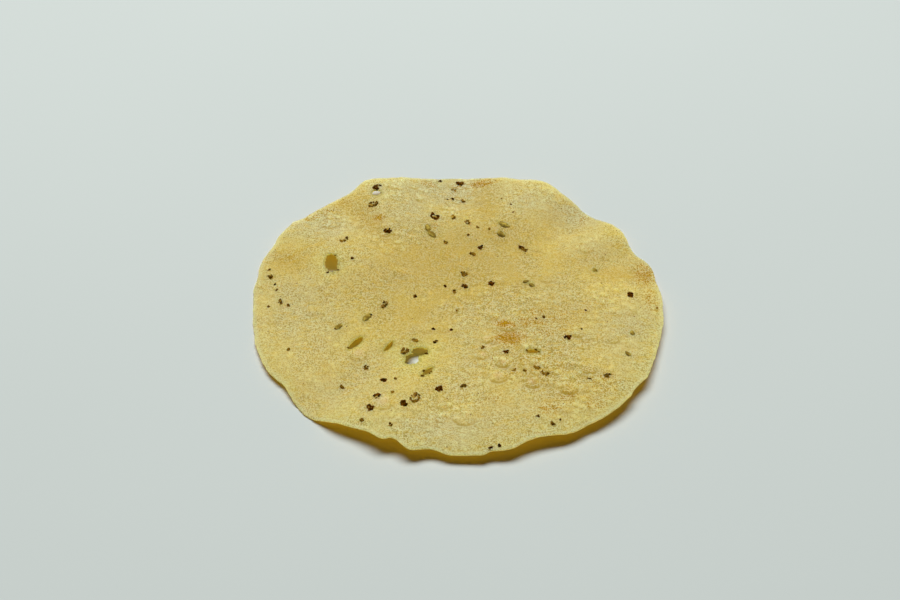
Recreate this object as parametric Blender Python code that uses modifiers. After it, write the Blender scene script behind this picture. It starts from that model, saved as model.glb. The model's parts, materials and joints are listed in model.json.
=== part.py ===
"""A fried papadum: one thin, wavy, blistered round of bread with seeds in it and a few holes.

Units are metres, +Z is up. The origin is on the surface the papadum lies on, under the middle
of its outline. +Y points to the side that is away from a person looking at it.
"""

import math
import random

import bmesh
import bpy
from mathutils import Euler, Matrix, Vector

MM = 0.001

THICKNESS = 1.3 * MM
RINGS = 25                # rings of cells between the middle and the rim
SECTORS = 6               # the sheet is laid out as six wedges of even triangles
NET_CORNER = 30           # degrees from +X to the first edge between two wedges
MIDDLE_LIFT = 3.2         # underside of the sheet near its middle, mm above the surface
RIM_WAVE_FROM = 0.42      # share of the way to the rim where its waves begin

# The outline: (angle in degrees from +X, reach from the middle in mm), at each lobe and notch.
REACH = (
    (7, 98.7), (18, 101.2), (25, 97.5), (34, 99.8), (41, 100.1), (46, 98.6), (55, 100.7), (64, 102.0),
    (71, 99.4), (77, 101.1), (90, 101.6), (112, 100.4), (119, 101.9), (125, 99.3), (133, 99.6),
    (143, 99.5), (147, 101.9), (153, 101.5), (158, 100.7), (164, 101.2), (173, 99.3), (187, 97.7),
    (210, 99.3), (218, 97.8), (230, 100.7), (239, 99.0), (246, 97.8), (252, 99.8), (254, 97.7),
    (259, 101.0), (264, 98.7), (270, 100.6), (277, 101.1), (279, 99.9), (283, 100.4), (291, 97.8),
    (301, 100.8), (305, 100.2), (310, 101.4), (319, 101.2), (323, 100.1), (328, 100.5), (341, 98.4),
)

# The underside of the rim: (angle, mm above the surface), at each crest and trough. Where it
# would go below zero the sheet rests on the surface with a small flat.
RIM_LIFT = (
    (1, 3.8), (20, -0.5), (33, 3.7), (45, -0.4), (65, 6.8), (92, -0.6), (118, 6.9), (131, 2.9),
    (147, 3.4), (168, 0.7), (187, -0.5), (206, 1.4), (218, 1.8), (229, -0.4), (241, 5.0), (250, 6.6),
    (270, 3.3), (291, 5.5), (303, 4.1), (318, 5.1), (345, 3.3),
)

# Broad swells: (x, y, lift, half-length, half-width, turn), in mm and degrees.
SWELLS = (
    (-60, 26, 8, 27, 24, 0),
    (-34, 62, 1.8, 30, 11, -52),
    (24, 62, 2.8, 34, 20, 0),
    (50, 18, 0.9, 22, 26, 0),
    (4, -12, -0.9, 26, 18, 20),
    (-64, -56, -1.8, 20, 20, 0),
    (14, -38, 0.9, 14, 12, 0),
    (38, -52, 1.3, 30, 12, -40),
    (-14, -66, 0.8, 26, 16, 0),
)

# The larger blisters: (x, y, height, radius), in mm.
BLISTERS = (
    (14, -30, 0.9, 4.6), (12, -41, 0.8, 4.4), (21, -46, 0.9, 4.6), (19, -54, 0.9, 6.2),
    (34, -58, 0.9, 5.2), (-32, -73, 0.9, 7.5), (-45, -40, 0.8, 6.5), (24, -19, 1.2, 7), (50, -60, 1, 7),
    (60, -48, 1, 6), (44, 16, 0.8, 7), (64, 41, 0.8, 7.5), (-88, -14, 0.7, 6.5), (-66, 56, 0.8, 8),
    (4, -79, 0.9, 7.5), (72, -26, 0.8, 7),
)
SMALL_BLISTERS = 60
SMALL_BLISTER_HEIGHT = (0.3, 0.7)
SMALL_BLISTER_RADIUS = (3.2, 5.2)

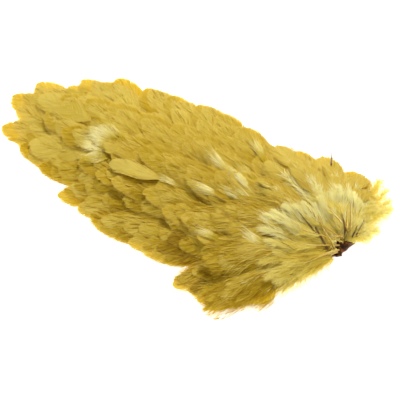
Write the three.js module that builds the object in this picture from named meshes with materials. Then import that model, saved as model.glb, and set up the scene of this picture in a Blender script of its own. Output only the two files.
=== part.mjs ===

TO BE DONE:
Copy exactly the lines from the top of the entries through the line with "RIM_WAVE_FROM = 0.42" in it, please, keeping both ends and adding nothing.

TASK OUTPUT:
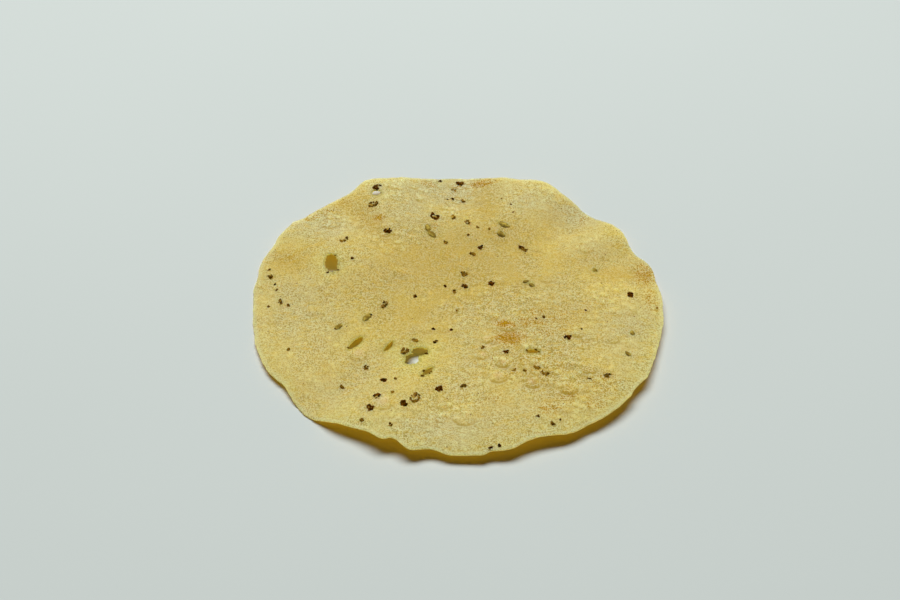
Recreate this object as parametric Blender Python code that uses modifiers. After it, write the Blender scene script behind this picture. It starts from that model, saved as model.glb. The model's parts, materials and joints are listed in model.json.
=== part.py ===
"""A fried papadum: one thin, wavy, blistered round of bread with seeds in it and a few holes.

Units are metres, +Z is up. The origin is on the surface the papadum lies on, under the middle
of its outline. +Y points to the side that is away from a person looking at it.
"""

import math
import random

import bmesh
import bpy
from mathutils import Euler, Matrix, Vector

MM = 0.001

THICKNESS = 1.3 * MM
RINGS = 25                # rings of cells between the middle and the rim
SECTORS = 6               # the sheet is laid out as six wedges of even triangles
NET_CORNER = 30           # degrees from +X to the first edge between two wedges
MIDDLE_LIFT = 3.2         # underside of the sheet near its middle, mm above the surface
RIM_WAVE_FROM = 0.42      # share of the way to the rim where its waves begin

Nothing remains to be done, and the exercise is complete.